TASK REQUIREMENTS.
Wherever a line in the data below holds "materials", copy that line.

——

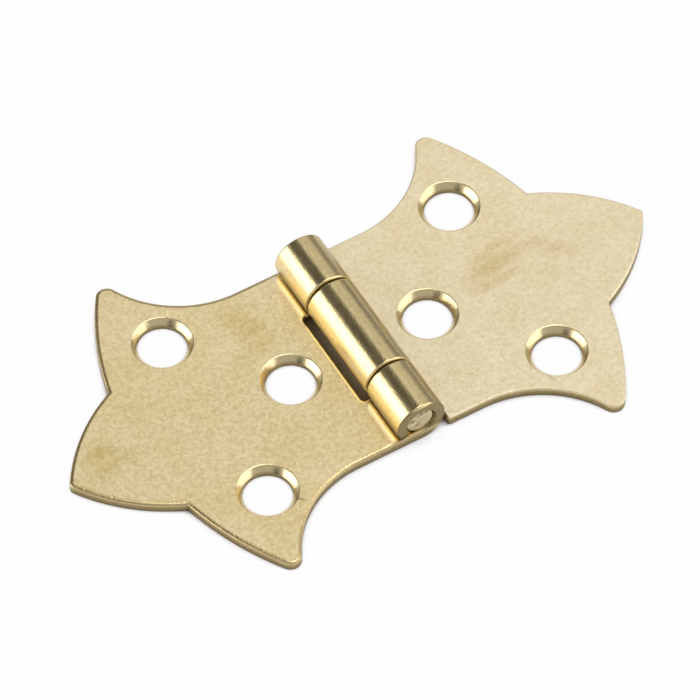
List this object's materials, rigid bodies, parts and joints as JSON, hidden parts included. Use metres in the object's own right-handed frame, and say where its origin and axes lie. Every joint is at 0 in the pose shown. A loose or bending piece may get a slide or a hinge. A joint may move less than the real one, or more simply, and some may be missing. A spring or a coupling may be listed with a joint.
{
  "type": "butterfly hinge",
  "caption": "Surface hinge with winged, pointed leaves that fold about a pin in rolled knuckles and screw down through countersunk holes.",
  "frame": {"origin": "on the back plane of the open leaves, straight below the middle of the pin", "axes": "+X along the open hinge towards the right leaf, +Y along the pin, +Z out of the countersunk front"},
  "size_m": [0.0636, 0.037, 0.0052],
  "materials": {
    "leaf_brass": "satin plate with polished knuckles and countersinks",
    "pin_brass": "peened wire end"
  },
  "bodies": {
    "left_side": {"left_leaf": "leaf_brass", "hinge_pin": "pin_brass"},
    "right_side": {"right_leaf": "leaf_brass"}
  },
  "joints": [
    {"name": "leaf_fold", "type": "hinge", "parent": "left_side", "child": "right_side", "pos_m": [0, 0, 0.0026], "axis": [0, -1, 0], "range_deg": [-90, 180]}
  ]
}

——

RESULT BELOW.
List this object's materials, rigid bodies, parts and joints as JSON, hidden parts included. Use metres in the object's own right-handed frame, and say where its origin and axes lie. Every joint is at 0 in the pose shown. A loose or bending piece may get a slide or a hinge. A joint may move less than the real one, or more simply, and some may be missing. A spring or a coupling may be listed with a joint.
  "materials": {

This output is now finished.